- Job: Collect each line of the records containing the string "with".

JSON records of objects:
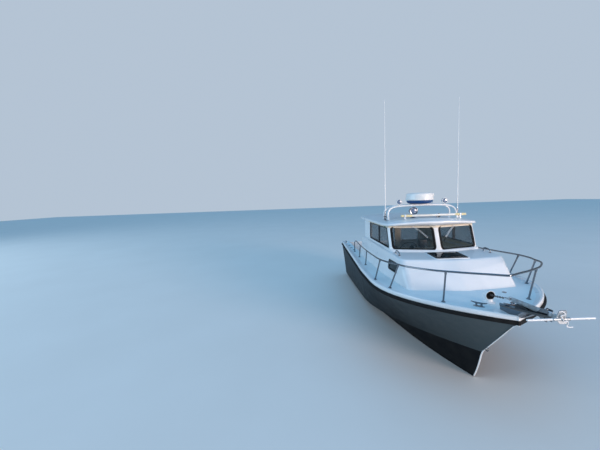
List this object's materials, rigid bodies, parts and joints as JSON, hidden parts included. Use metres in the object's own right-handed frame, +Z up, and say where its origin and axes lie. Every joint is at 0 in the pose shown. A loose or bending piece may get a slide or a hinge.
{
  "type": "outboard pilothouse fishing boat",
  "caption": "Pilothouse fishing boat with a low trunk cabin, open aft cockpit, bow rail, radar on a tube arch, whip aerials and an outboard engine on a bracket.",
  "frame": {"origin": "on the centreline at the waterline, half-way along the hull", "axes": "+X forward to the bow, +Y to port, +Z up"},
  "size_m": [9.9419, 3.138, 6.405],
  "materials": {
    "topsides": "gloss grey gelcoat, dark bottom paint",
    "gelcoat": "satin white gelcoat",
    "rubber": "black rubber",
    "stainless": "polished stainless",
    "glass": "tinted safety glass",
    "radar_blue": "blue plastic",
    "cream": "cream paint",
    "whip": "white glass fibre",
    "black": "black plastic",
    "galvanised": "dull galvanised steel",
    "vinyl": "grey-white vinyl",
    "engine": "grey metallic paint",
    "interior": "beige liner"
  },
  "bodies": {
    "boat": {"hull": "topsides", "deck": "gelcoat", "rub_rail": "rubber", "trunk_cabin": "gelcoat", "trunk_portlight_port": "glass", "trunk_portlight_stbd": "glass", "windshield_frame": "gelcoat", "windshield_glass_port": "glass", "windshield_glass_stbd": "glass", "cabin_side_port": "gelcoat", "cabin_side_stbd": "gelcoat", "side_glass_port": "glass", "side_glass_stbd": "glass", "aft_bulkhead": "gelcoat", "bulkhead_glass": "glass", "cabin_roof": "gelcoat", "bow_rail": "stainless", "trunk_grab_rail_port": "stainless", "trunk_grab_rail_stbd": "stainless", "radar_arch": "gelcoat", "radar_base": "radar_blue", "radar_dome": "gelcoat", "deck_light_port": "gelcoat", "deck_light_stbd": "gelcoat", "search_light": "stainless", "roof_light_bar": "cream", "whip_mount_port": "stainless", "whip_mount_stbd": "stainless", "wiper_port": "black", "wiper_stbd": "black", "dash_console": "interior", "chart_plotter": "black", "helm_seat_post": "stainless", "helm_seat_cushion": "vinyl", "mate_seat_post": "stainless", "mate_seat_cushion": "vinyl", "bow_roller": "stainless", "anchor_shank": "galvanised", "anchor_flukes": "galvanised", "chain_pipe": "gelcoat", "anchor_chain": "galvanised", "bow_cleat_port": "stainless", "bow_cleat_stbd": "stainless", "stern_cleat_port": "stainless", "stern_cleat_stbd": "stainless", "motor_bracket": "gelcoat", "motor_clamp": "engine"},
    "hatch": {"hatch_lid": "glass"},
    "fish_lid": {"fish_box_lid": "gelcoat"},
    "door": {"cabin_door": "gelcoat", "door_glass": "glass"},
    "whip_port": {"whip_aerial_port": "whip"},
    "whip_stbd": {"whip_aerial_stbd": "whip"},
    "wheel": {"steering_wheel": "black"},
    "swivel": {"motor_swivel": "engine"},
    "motor": {"motor_leg": "engine", "motor_cowl": "engine"},
    "prop": {"propeller": "stainless"}
  },
  "joints": [
    {"name": "hatch_hinge", "type": "hinge", "parent": "boat", "child": "hatch", "pos_m": [2.25506, 0, 1.97577], "axis": [0, 1, 0], "range_deg": [0, 75]},
    {"name": "fish_lid_hinge", "type": "hinge", "parent": "boat", "child": "fish_lid", "pos_m": [-2.32, 0, 0.4085], "axis": [0, 1, 0], "range_deg": [0, 95]},
    {"name": "door_hinge", "type": "hinge", "parent": "boat", "child": "door", "pos_m": [-1.0145, 0.764, 1.5], "axis": [0, 0, -1], "range_deg": [0, 100]},
    {"name": "whip_fold_port", "type": "hinge", "parent": "boat", "child": "whip_port", "pos_m": [0.8, 0.885, 2.735], "axis": [0, -1, 0], "range_deg": [0, 90]},
    {"name": "whip_fold_stbd", "type": "hinge", "parent": "boat", "child": "whip_stbd", "pos_m": [0.8, -0.885, 2.735], "axis": [0, -1, 0], "range_deg": [0, 90]},
    {"name": "wheel_turn", "type": "hinge", "parent": "boat", "child": "wheel", "pos_m": [0.845, -0.34, 1.93], "axis": [-0.8601, 0, 0.5101], "range_deg": [-756, 756]},
    {"name": "motor_tilt", "type": "hinge", "parent": "boat", "child": "swivel", "pos_m": [-4.79, 0, 0.42], "axis": [0, 1, 0], "range_deg": [0, 62]},
    {"name": "motor_steer", "type": "hinge", "parent": "swivel", "child": "motor", "pos_m": [-4.872, 0, 0.3], "axis": [0, 0, 1], "range_deg": [-30, 30]},
    {"name": "prop_spin", "type": "hinge", "parent": "motor", "child": "prop", "pos_m": [-5.28, 0, -0.65], "axis": [1, 0, 0], "continuous": true}
  ],
  "couplings": [
    {"joint": "wheel_turn", "follows": "motor_steer", "ratio": -25.2}
  ]
}
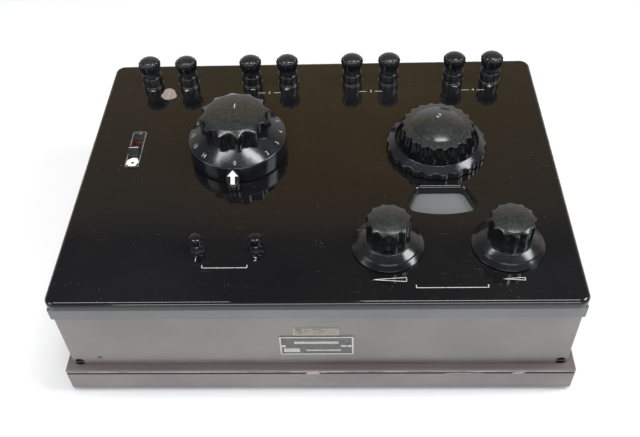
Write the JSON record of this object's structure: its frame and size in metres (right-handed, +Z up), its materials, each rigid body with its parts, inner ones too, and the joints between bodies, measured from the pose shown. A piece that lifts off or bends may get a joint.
{
  "type": "laboratory potentiometer",
  "caption": "Bench potentiometer for use with a galvanometer: black moulded panel with dials, knobs, keys and screw terminals on a grey wooden case.",
  "frame": {"origin": "on the bench, under the middle of the case", "axes": "+X to the right along the longer side, +Y to the back, where the terminals are, +Z up"},
  "size_m": [0.3566, 0.2626, 0.1352],
  "materials": {
    "bakelite_panel": "polished black moulding with fine scratches",
    "moulding": "polished black moulding",
    "switch_moulding": "black, worn at its edges",
    "case_paint": "grey brown paint, satin, worn at the edges",
    "rim_paint": "grey paint, satin",
    "bare_wood": "bare softwood",
    "steel": "dull steel",
    "nickel": "nickel plate, slightly worn",
    "plate_metal": "pale aged metal",
    "foot_rubber": "matt black rubber",
    "brass": "plain turned brass",
    "laminate": "brown paper laminate",
    "resistance_card": "varnished winding",
    "resistance_wire": "bare resistance wire",
    "scale_ivory": "ivory printed scale"
  },
  "bodies": {
    "case": {"panel": "bakelite_panel", "front_board": "case_paint", "back_board": "case_paint", "side_boards": "case_paint", "base_board": "case_paint", "rim_strips": "rim_paint", "corner_blocks": "bare_wood", "case_screws": "steel", "feet": "foot_rubber", "name_plates": "plate_metal", "plate_pins": "plate_metal", "terminal_studs": "nickel", "terminal_collars": "moulding", "terminal_nuts": "nickel", "shaft_bushings": "brass", "bushing_nuts": "nickel", "index_post": "moulding", "v_detent_spring": "steel", "v_deck": "laminate", "v_contacts": "brass", "v_coils": "resistance_card", "deck_pillars": "nickel", "mv_deck": "laminate", "slidewire_former": "laminate", "slidewire": "resistance_wire", "rheostat_bodies": "laminate", "rheostat_windings": "resistance_wire", "key_bushings": "moulding", "key_block": "laminate", "key_contacts": "brass", "low_leaf": "brass", "high_leaf": "brass", "switch_plate": "switch_moulding", "switch_body": "laminate", "switch_screw": "steel"},
    "voltage_dial": {"v_knob": "moulding", "v_dial": "moulding", "v_shaft": "steel", "v_brush_arm": "brass", "v_detent_wheel": "brass"},
    "millivolt_dial": {"mv_knob": "moulding", "mv_ring": "moulding", "mv_shaft": "steel", "scale_disc": "scale_ivory", "mv_wiper": "brass"},
    "coarse_rheostat": {"coarse_knob": "moulding", "coarse_wiper": "brass"},
    "fine_rheostat": {"fine_knob": "moulding", "fine_wiper": "brass"},
    "low_key": {"low_button": "moulding"},
    "high_key": {"high_button": "moulding"},
    "battery_switch": {"switch_slider": "moulding"},
    "terminal_1": {"terminal_cap_1": "moulding"},
    "terminal_2": {"terminal_cap_2": "moulding"},
    "terminal_3": {"terminal_cap_3": "moulding"},
    "terminal_4": {"terminal_cap_4": "moulding"},
    "terminal_5": {"terminal_cap_5": "moulding"},
    "terminal_6": {"terminal_cap_6": "moulding"},
    "terminal_7": {"terminal_cap_7": "moulding"},
    "terminal_8": {"terminal_cap_8": "moulding"}
  },
  "joints": [
    {"name": "voltage_dial_turn", "type": "hinge", "parent": "case", "child": "voltage_dial", "pos_m": [-0.06, 0.0185, 0.097], "axis": [0, 0, 1], "range_deg": [-337.5, 0]},
    {"name": "millivolt_dial_turn", "type": "hinge", "parent": "case", "child": "millivolt_dial", "pos_m": [0.0885, 0.0185, 0.097], "axis": [0, 0, 1], "range_deg": [-163, 163]},
    {"name": "coarse_turn", "type": "hinge", "parent": "case", "child": "coarse_rheostat", "pos_m": [0.0485, -0.0797, 0.097], "axis": [0, 0, 1], "range_deg": [-145, 145]},
    {"name": "fine_turn", "type": "hinge", "parent": "case", "child": "fine_rheostat", "pos_m": [0.1285, -0.0797, 0.097], "axis": [0, 0, 1], "range_deg": [-145, 145]},
    {"name": "low_key_press", "type": "slide", "parent": "case", "child": "low_key", "axis": [0, 0, -1], "range_m": [0, 0.0025], "stiffness_N_per_m": 200, "springref_m": -0.0002, "deforming": ["low_leaf"]},
    {"name": "high_key_press", "type": "slide", "parent": "case", "child": "high_key", "axis": [0, 0, -1], "range_m": [0, 0.0025], "stiffness_N_per_m": 200, "springref_m": -0.0002, "deforming": ["high_leaf"]},
    {"name": "battery_switch_slide", "type": "slide", "parent": "case", "child": "battery_switch", "axis": [0, 1, 0], "range_m": [0, 0.009]},
    {"name": "terminal_1_unscrew", "type": "slide", "parent": "case", "child": "terminal_1", "axis": [0, 0, 1], "range_m": [0, 0.004]},
    {"name": "terminal_2_unscrew", "type": "slide", "parent": "case", "child": "terminal_2", "axis": [0, 0, 1], "range_m": [0, 0.004]},
    {"name": "terminal_3_unscrew", "type": "slide", "parent": "case", "child": "terminal_3", "axis": [0, 0, 1], "range_m": [0, 0.004]},
    {"name": "terminal_4_unscrew", "type": "slide", "parent": "case", "child": "terminal_4", "axis": [0, 0, 1], "range_m": [0, 0.004]},
    {"name": "terminal_5_unscrew", "type": "slide", "parent": "case", "child": "terminal_5", "axis": [0, 0, 1], "range_m": [0, 0.004]},
    {"name": "terminal_6_unscrew", "type": "slide", "parent": "case", "child": "terminal_6", "axis": [0, 0, 1], "range_m": [0, 0.004]},
    {"name": "terminal_7_unscrew", "type": "slide", "parent": "case", "child": "terminal_7", "axis": [0, 0, 1], "range_m": [0, 0.004]},
    {"name": "terminal_8_unscrew", "type": "slide", "parent": "case", "child": "terminal_8", "axis": [0, 0, 1], "range_m": [0, 0.004]}
  ]
}
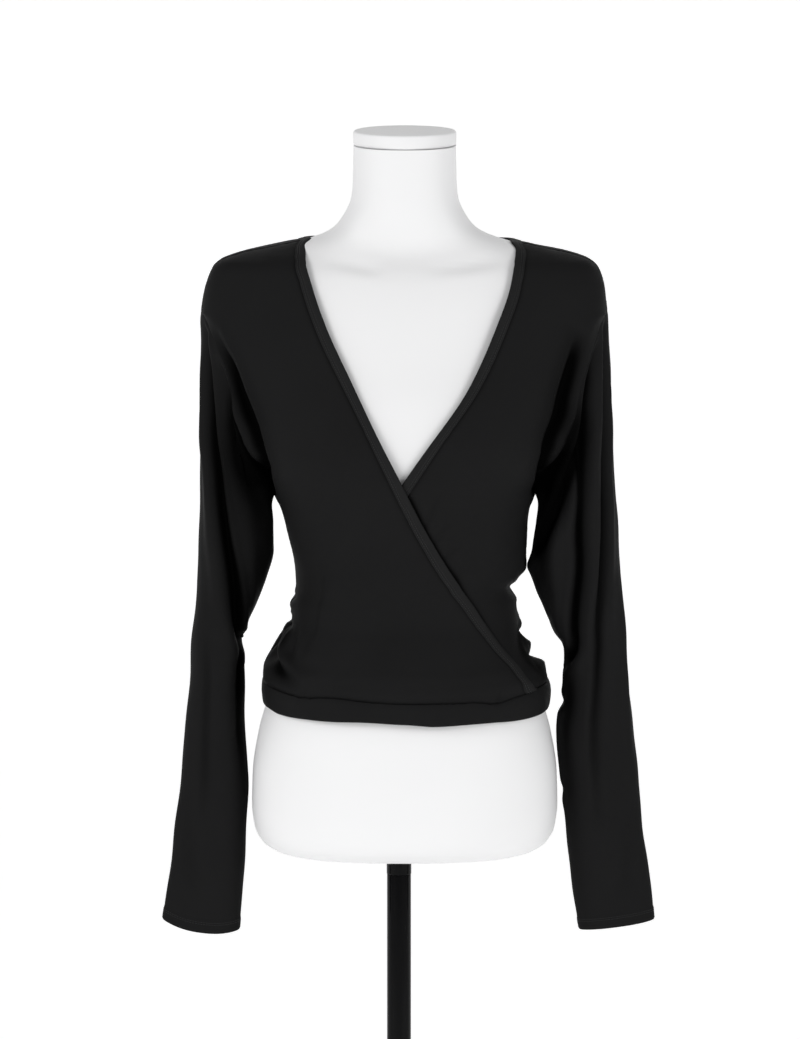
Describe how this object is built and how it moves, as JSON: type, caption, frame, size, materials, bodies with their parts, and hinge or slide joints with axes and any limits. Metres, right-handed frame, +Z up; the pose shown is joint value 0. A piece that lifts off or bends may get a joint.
{
  "type": "wrap-front long-sleeved top on a limbless dress form with a pole stand",
  "caption": "Cropped black jersey top with a wrapped V front, long sleeves and a hem band, worn by a white limbless dress form on a black pole and round base.",
  "frame": {"origin": "centre of the base plate's underside, on the pole's axis, on the floor", "axes": "+Z up, -Y the way the wearer faces, +X the wearer's left"},
  "size_m": [0.5154, 0.31, 1.501],
  "materials": {
    "jersey": "fine black viscose jersey, matte with a soft satin sheen",
    "binding": "folded strip of the same jersey, twin topstitched",
    "form": "smooth white, semi-matte",
    "pole": "gloss black tube",
    "base": "satin black powder coat"
  },
  "bodies": {
    "root": {"front_right": "jersey", "front_left": "jersey", "back": "jersey", "sleeve_right": "jersey", "sleeve_left": "jersey", "neck_binding": "binding", "hem_band": "jersey", "form_body": "form", "form_neck_cap": "form", "pole_socket": "pole", "pole": "pole", "base_plate": "base"}
  },
  "joints": []
}
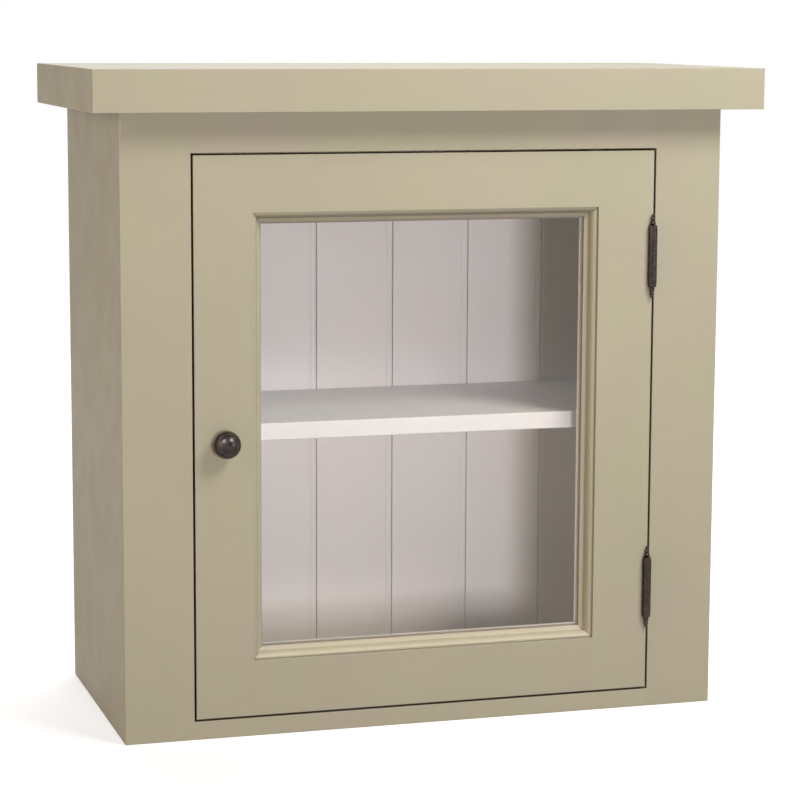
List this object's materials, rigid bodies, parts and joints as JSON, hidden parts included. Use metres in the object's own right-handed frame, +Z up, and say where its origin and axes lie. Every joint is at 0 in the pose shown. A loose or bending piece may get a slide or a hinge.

- Complete response:
  "caption": "Pilothouse fishing boat with a low trunk cabin, open aft cockpit, bow rail, radar on a tube arch, whip aerials and an outboard engine on a bracket.",
Write the JSON record of this object's structure: its frame and size in metres (right-handed, +Z up), its materials, each rigid body with its parts, inner ones too, and the joints between bodies, measured from the pose shown. A piece that lifts off or bends may get a joint.
  "caption": "Bench potentiometer for use with a galvanometer: black moulded panel with dials, knobs, keys and screw terminals on a grey wooden case.",
    "bakelite_panel": "polished black moulding with fine scratches",
Describe how this object is built and how it moves, as JSON: type, caption, frame, size, materials, bodies with their parts, and hinge or slide joints with axes and any limits. Metres, right-handed frame, +Z up; the pose shown is joint value 0. A piece that lifts off or bends may get a joint.
  "type": "wrap-front long-sleeved top on a limbless dress form with a pole stand",
  "caption": "Cropped black jersey top with a wrapped V front, long sleeves and a hem band, worn by a white limbless dress form on a black pole and round base.",
    "jersey": "fine black viscose jersey, matte with a soft satin sheen",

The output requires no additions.